Set task
Without altering anything, output the material below.

____

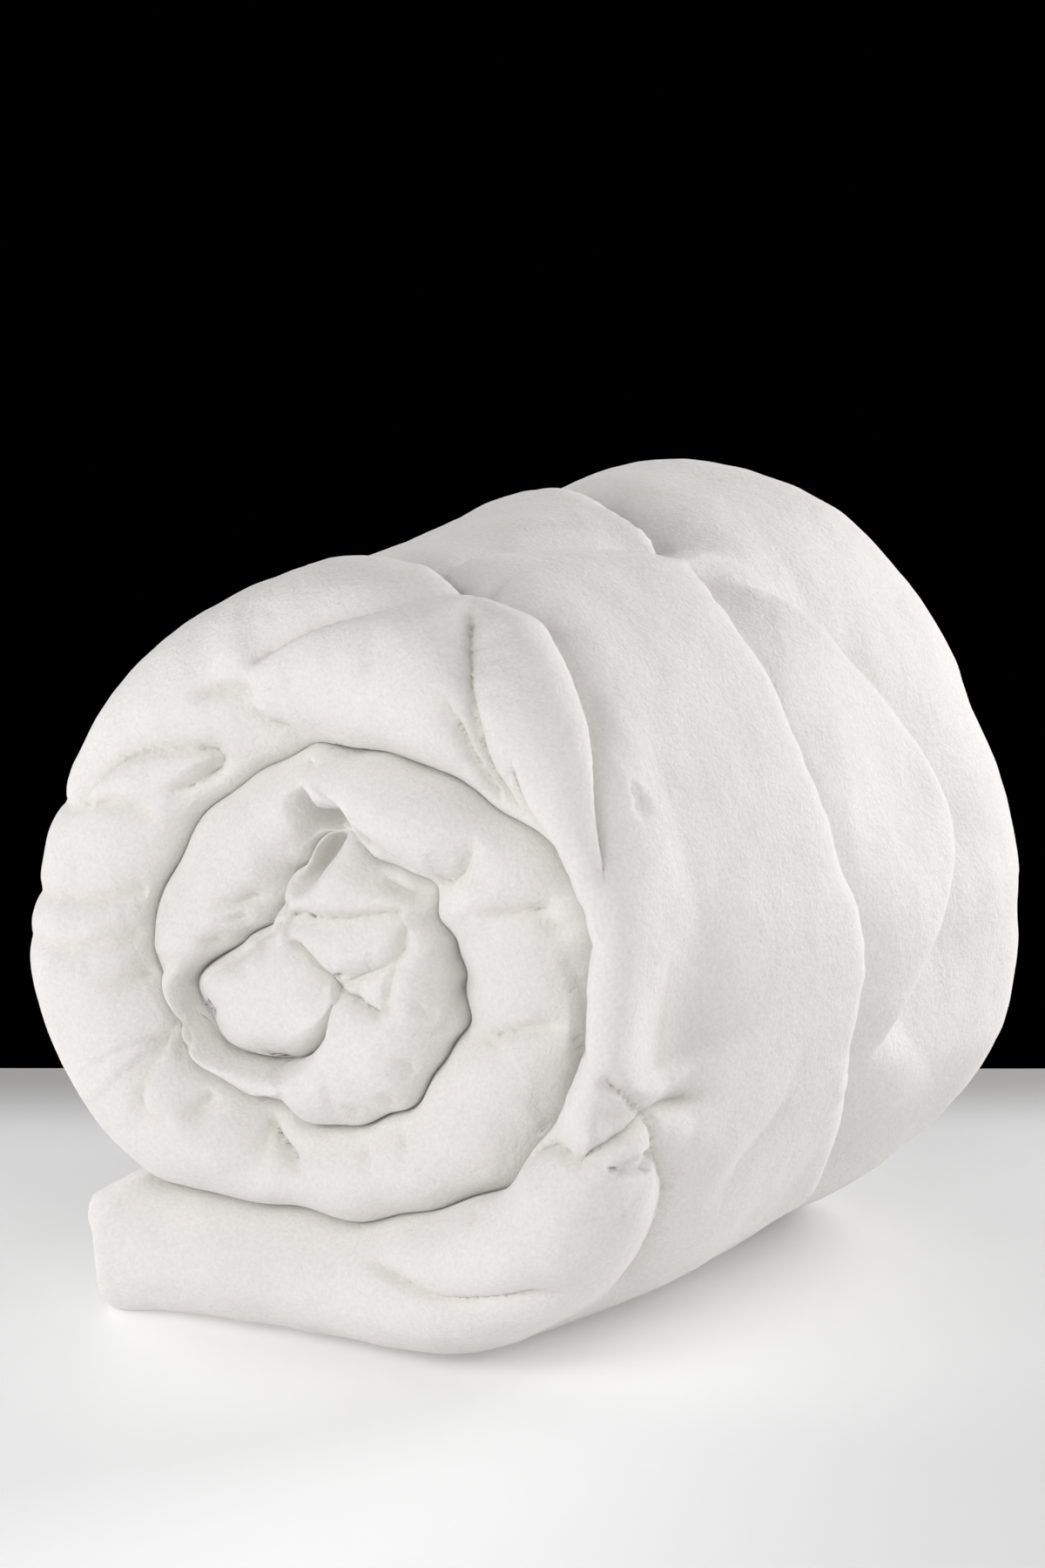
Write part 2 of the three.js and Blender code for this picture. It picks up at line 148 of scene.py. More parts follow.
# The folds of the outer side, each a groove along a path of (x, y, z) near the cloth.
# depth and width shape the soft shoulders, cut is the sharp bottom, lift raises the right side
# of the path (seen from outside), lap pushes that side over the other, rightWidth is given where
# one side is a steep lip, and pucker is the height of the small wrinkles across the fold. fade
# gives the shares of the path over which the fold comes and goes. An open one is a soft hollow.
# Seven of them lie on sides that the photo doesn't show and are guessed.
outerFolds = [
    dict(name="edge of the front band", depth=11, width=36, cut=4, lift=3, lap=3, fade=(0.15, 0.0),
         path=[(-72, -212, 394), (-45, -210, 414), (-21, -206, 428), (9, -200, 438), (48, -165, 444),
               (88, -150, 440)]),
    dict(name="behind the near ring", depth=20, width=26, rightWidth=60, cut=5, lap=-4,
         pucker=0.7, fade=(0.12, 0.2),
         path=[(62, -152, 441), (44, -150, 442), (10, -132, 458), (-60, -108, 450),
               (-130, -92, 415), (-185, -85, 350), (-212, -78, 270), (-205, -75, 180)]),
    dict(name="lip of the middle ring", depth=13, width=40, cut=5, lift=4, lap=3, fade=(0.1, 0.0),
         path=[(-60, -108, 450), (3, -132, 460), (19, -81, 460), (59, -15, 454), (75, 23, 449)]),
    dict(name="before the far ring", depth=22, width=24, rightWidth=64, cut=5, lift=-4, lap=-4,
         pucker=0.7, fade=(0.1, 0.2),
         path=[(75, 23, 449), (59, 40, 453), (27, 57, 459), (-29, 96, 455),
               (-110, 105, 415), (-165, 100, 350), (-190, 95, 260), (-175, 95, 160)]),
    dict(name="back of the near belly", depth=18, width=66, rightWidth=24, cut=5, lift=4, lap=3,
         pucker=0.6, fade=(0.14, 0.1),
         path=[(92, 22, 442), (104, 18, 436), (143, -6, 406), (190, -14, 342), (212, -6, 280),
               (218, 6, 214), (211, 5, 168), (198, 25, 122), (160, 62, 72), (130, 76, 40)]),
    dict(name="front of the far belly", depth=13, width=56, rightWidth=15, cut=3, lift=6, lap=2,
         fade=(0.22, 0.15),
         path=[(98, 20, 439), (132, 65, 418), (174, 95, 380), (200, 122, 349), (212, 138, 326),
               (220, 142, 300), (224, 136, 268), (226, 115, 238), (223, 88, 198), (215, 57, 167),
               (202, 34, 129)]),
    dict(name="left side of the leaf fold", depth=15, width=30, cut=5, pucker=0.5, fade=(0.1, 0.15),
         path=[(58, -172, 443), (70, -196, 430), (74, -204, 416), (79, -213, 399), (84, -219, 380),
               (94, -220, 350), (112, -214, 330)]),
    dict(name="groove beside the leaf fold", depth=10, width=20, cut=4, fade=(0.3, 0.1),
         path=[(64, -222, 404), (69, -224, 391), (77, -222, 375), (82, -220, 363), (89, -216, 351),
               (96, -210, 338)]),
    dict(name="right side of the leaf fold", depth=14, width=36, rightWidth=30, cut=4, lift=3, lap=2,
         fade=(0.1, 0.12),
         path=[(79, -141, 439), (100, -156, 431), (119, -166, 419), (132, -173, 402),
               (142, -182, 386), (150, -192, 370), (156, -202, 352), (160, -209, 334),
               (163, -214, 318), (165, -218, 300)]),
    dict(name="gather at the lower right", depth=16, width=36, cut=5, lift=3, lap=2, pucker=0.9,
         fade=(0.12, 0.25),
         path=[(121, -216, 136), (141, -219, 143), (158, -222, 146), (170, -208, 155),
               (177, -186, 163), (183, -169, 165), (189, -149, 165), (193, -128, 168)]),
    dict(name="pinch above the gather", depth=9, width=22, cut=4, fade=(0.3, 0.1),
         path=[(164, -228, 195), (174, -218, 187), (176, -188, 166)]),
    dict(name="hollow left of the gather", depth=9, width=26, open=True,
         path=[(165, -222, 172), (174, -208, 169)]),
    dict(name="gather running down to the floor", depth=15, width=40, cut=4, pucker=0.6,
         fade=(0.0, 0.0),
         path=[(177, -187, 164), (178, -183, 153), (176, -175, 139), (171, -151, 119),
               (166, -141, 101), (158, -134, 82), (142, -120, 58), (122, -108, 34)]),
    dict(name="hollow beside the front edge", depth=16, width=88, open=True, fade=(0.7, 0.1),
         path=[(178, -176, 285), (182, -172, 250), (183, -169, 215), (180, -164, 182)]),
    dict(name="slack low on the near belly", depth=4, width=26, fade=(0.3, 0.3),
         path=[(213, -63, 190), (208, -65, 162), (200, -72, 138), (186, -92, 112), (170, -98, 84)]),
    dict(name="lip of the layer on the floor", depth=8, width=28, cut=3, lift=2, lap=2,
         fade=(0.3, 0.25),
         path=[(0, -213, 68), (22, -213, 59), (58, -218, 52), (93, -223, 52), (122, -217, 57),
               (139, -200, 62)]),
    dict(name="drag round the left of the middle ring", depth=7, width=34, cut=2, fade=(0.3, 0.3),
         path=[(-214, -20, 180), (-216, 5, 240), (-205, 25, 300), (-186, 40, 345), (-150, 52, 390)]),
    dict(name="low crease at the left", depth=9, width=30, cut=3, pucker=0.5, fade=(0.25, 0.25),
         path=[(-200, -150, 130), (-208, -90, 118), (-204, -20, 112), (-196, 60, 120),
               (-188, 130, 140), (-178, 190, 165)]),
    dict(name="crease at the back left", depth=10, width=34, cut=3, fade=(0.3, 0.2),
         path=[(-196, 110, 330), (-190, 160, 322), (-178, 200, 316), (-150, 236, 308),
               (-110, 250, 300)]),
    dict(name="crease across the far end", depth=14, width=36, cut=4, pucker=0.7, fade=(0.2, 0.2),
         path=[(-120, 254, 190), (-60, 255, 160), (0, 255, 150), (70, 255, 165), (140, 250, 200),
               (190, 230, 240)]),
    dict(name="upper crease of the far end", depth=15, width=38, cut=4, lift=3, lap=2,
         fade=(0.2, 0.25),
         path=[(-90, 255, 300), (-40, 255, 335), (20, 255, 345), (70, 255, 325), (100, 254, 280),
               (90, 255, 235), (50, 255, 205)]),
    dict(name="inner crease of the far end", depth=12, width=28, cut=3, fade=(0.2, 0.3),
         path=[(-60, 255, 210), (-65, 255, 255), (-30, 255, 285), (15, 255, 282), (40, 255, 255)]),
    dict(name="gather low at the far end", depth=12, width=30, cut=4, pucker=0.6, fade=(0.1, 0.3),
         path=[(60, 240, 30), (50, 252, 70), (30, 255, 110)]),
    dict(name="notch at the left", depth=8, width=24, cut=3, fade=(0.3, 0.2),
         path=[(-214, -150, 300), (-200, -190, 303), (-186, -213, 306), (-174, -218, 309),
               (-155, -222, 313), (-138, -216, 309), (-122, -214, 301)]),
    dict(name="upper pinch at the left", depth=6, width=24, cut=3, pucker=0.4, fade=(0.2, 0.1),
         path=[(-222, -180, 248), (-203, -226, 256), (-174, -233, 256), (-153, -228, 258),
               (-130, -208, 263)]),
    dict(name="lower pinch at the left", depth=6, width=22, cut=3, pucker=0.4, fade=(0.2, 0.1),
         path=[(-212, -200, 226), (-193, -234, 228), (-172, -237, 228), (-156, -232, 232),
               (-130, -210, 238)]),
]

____

Solution
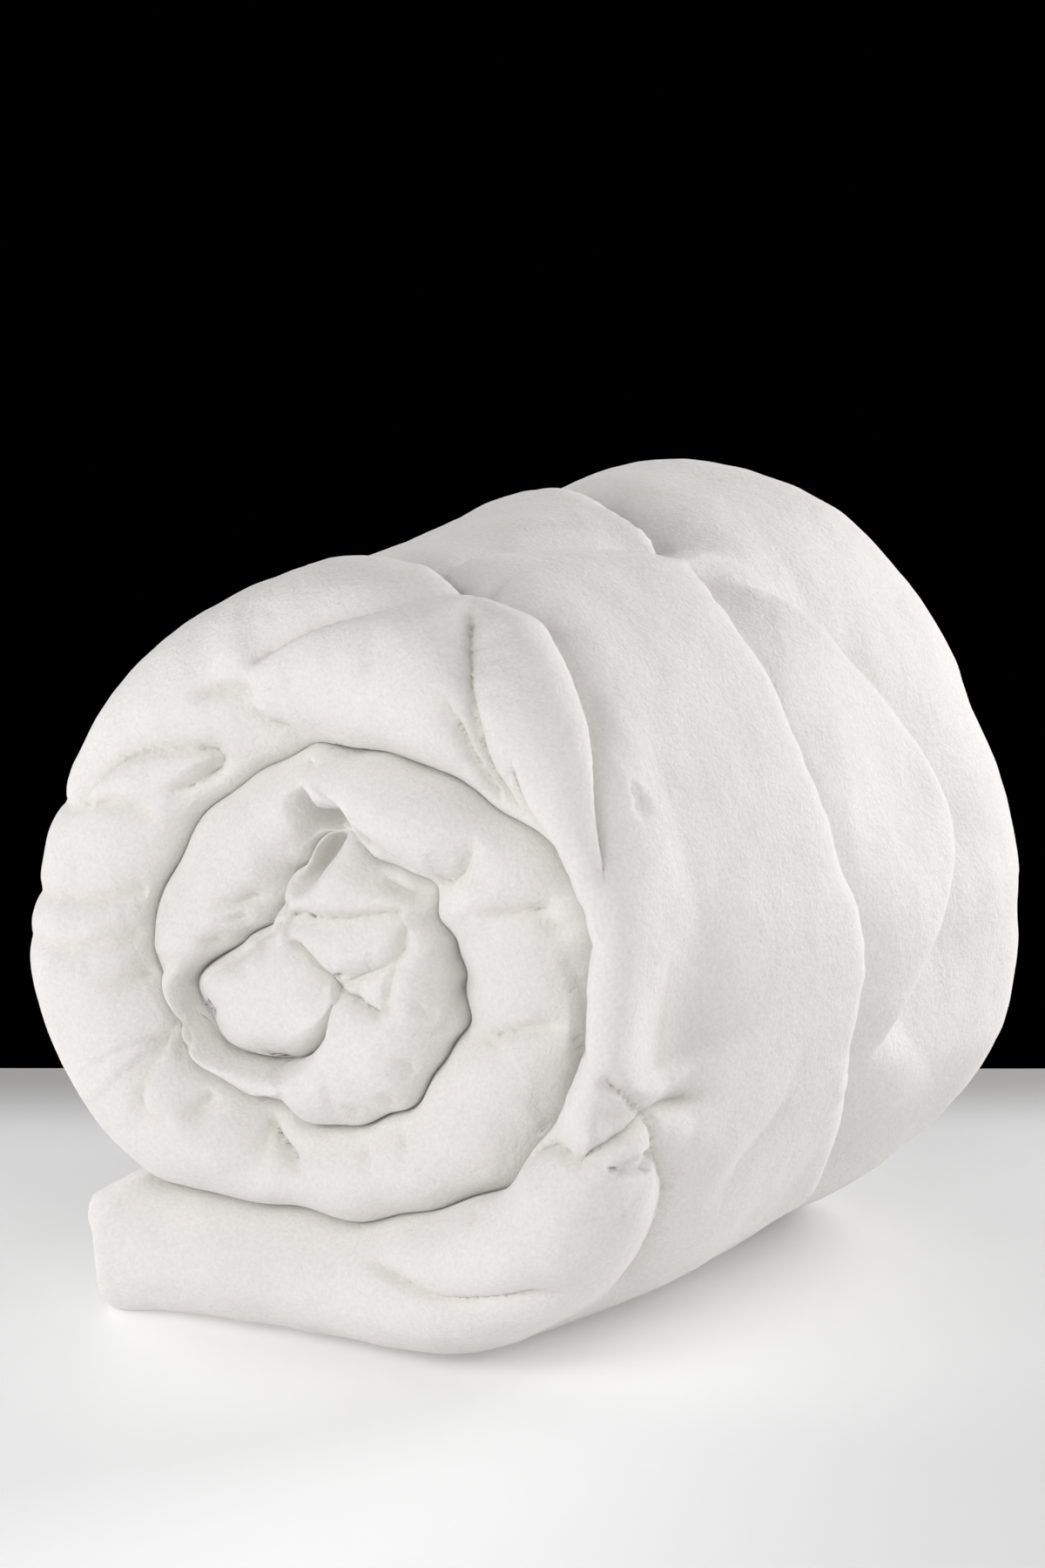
Write part 2 of the three.js and Blender code for this picture. It picks up at line 148 of scene.py. More parts follow.
# The folds of the outer side, each a groove along a path of (x, y, z) near the cloth.
# depth and width shape the soft shoulders, cut is the sharp bottom, lift raises the right side
# of the path (seen from outside), lap pushes that side over the other, rightWidth is given where
# one side is a steep lip, and pucker is the height of the small wrinkles across the fold. fade
# gives the shares of the path over which the fold comes and goes. An open one is a soft hollow.
# Seven of them lie on sides that the photo doesn't show and are guessed.
outerFolds = [
    dict(name="edge of the front band", depth=11, width=36, cut=4, lift=3, lap=3, fade=(0.15, 0.0),
         path=[(-72, -212, 394), (-45, -210, 414), (-21, -206, 428), (9, -200, 438), (48, -165, 444),
               (88, -150, 440)]),
    dict(name="behind the near ring", depth=20, width=26, rightWidth=60, cut=5, lap=-4,
         pucker=0.7, fade=(0.12, 0.2),
         path=[(62, -152, 441), (44, -150, 442), (10, -132, 458), (-60, -108, 450),
               (-130, -92, 415), (-185, -85, 350), (-212, -78, 270), (-205, -75, 180)]),
    dict(name="lip of the middle ring", depth=13, width=40, cut=5, lift=4, lap=3, fade=(0.1, 0.0),
         path=[(-60, -108, 450), (3, -132, 460), (19, -81, 460), (59, -15, 454), (75, 23, 449)]),
    dict(name="before the far ring", depth=22, width=24, rightWidth=64, cut=5, lift=-4, lap=-4,
         pucker=0.7, fade=(0.1, 0.2),
         path=[(75, 23, 449), (59, 40, 453), (27, 57, 459), (-29, 96, 455),
               (-110, 105, 415), (-165, 100, 350), (-190, 95, 260), (-175, 95, 160)]),
    dict(name="back of the near belly", depth=18, width=66, rightWidth=24, cut=5, lift=4, lap=3,
         pucker=0.6, fade=(0.14, 0.1),
         path=[(92, 22, 442), (104, 18, 436), (143, -6, 406), (190, -14, 342), (212, -6, 280),
               (218, 6, 214), (211, 5, 168), (198, 25, 122), (160, 62, 72), (130, 76, 40)]),
    dict(name="front of the far belly", depth=13, width=56, rightWidth=15, cut=3, lift=6, lap=2,
         fade=(0.22, 0.15),
         path=[(98, 20, 439), (132, 65, 418), (174, 95, 380), (200, 122, 349), (212, 138, 326),
               (220, 142, 300), (224, 136, 268), (226, 115, 238), (223, 88, 198), (215, 57, 167),
               (202, 34, 129)]),
    dict(name="left side of the leaf fold", depth=15, width=30, cut=5, pucker=0.5, fade=(0.1, 0.15),
         path=[(58, -172, 443), (70, -196, 430), (74, -204, 416), (79, -213, 399), (84, -219, 380),
               (94, -220, 350), (112, -214, 330)]),
    dict(name="groove beside the leaf fold", depth=10, width=20, cut=4, fade=(0.3, 0.1),
         path=[(64, -222, 404), (69, -224, 391), (77, -222, 375), (82, -220, 363), (89, -216, 351),
               (96, -210, 338)]),
    dict(name="right side of the leaf fold", depth=14, width=36, rightWidth=30, cut=4, lift=3, lap=2,
         fade=(0.1, 0.12),
         path=[(79, -141, 439), (100, -156, 431), (119, -166, 419), (132, -173, 402),
               (142, -182, 386), (150, -192, 370), (156, -202, 352), (160, -209, 334),
               (163, -214, 318), (165, -218, 300)]),
    dict(name="gather at the lower right", depth=16, width=36, cut=5, lift=3, lap=2, pucker=0.9,
         fade=(0.12, 0.25),
         path=[(121, -216, 136), (141, -219, 143), (158, -222, 146), (170, -208, 155),
               (177, -186, 163), (183, -169, 165), (189, -149, 165), (193, -128, 168)]),
    dict(name="pinch above the gather", depth=9, width=22, cut=4, fade=(0.3, 0.1),
         path=[(164, -228, 195), (174, -218, 187), (176, -188, 166)]),
    dict(name="hollow left of the gather", depth=9, width=26, open=True,
         path=[(165, -222, 172), (174, -208, 169)]),
    dict(name="gather running down to the floor", depth=15, width=40, cut=4, pucker=0.6,
         fade=(0.0, 0.0),
         path=[(177, -187, 164), (178, -183, 153), (176, -175, 139), (171, -151, 119),
               (166, -141, 101), (158, -134, 82), (142, -120, 58), (122, -108, 34)]),
    dict(name="hollow beside the front edge", depth=16, width=88, open=True, fade=(0.7, 0.1),
         path=[(178, -176, 285), (182, -172, 250), (183, -169, 215), (180, -164, 182)]),
    dict(name="slack low on the near belly", depth=4, width=26, fade=(0.3, 0.3),
         path=[(213, -63, 190), (208, -65, 162), (200, -72, 138), (186, -92, 112), (170, -98, 84)]),
    dict(name="lip of the layer on the floor", depth=8, width=28, cut=3, lift=2, lap=2,
         fade=(0.3, 0.25),
         path=[(0, -213, 68), (22, -213, 59), (58, -218, 52), (93, -223, 52), (122, -217, 57),
               (139, -200, 62)]),
    dict(name="drag round the left of the middle ring", depth=7, width=34, cut=2, fade=(0.3, 0.3),
         path=[(-214, -20, 180), (-216, 5, 240), (-205, 25, 300), (-186, 40, 345), (-150, 52, 390)]),
    dict(name="low crease at the left", depth=9, width=30, cut=3, pucker=0.5, fade=(0.25, 0.25),
         path=[(-200, -150, 130), (-208, -90, 118), (-204, -20, 112), (-196, 60, 120),
               (-188, 130, 140), (-178, 190, 165)]),
    dict(name="crease at the back left", depth=10, width=34, cut=3, fade=(0.3, 0.2),
         path=[(-196, 110, 330), (-190, 160, 322), (-178, 200, 316), (-150, 236, 308),
               (-110, 250, 300)]),
    dict(name="crease across the far end", depth=14, width=36, cut=4, pucker=0.7, fade=(0.2, 0.2),
         path=[(-120, 254, 190), (-60, 255, 160), (0, 255, 150), (70, 255, 165), (140, 250, 200),
               (190, 230, 240)]),
    dict(name="upper crease of the far end", depth=15, width=38, cut=4, lift=3, lap=2,
         fade=(0.2, 0.25),
         path=[(-90, 255, 300), (-40, 255, 335), (20, 255, 345), (70, 255, 325), (100, 254, 280),
               (90, 255, 235), (50, 255, 205)]),
    dict(name="inner crease of the far end", depth=12, width=28, cut=3, fade=(0.2, 0.3),
         path=[(-60, 255, 210), (-65, 255, 255), (-30, 255, 285), (15, 255, 282), (40, 255, 255)]),
    dict(name="gather low at the far end", depth=12, width=30, cut=4, pucker=0.6, fade=(0.1, 0.3),
         path=[(60, 240, 30), (50, 252, 70), (30, 255, 110)]),
    dict(name="notch at the left", depth=8, width=24, cut=3, fade=(0.3, 0.2),
         path=[(-214, -150, 300), (-200, -190, 303), (-186, -213, 306), (-174, -218, 309),
               (-155, -222, 313), (-138, -216, 309), (-122, -214, 301)]),
    dict(name="upper pinch at the left", depth=6, width=24, cut=3, pucker=0.4, fade=(0.2, 0.1),
         path=[(-222, -180, 248), (-203, -226, 256), (-174, -233, 256), (-153, -228, 258),
               (-130, -208, 263)]),
    dict(name="lower pinch at the left", depth=6, width=22, cut=3, pucker=0.4, fade=(0.2, 0.1),
         path=[(-212, -200, 226), (-193, -234, 228), (-172, -237, 228), (-156, -232, 232),
               (-130, -210, 238)]),
]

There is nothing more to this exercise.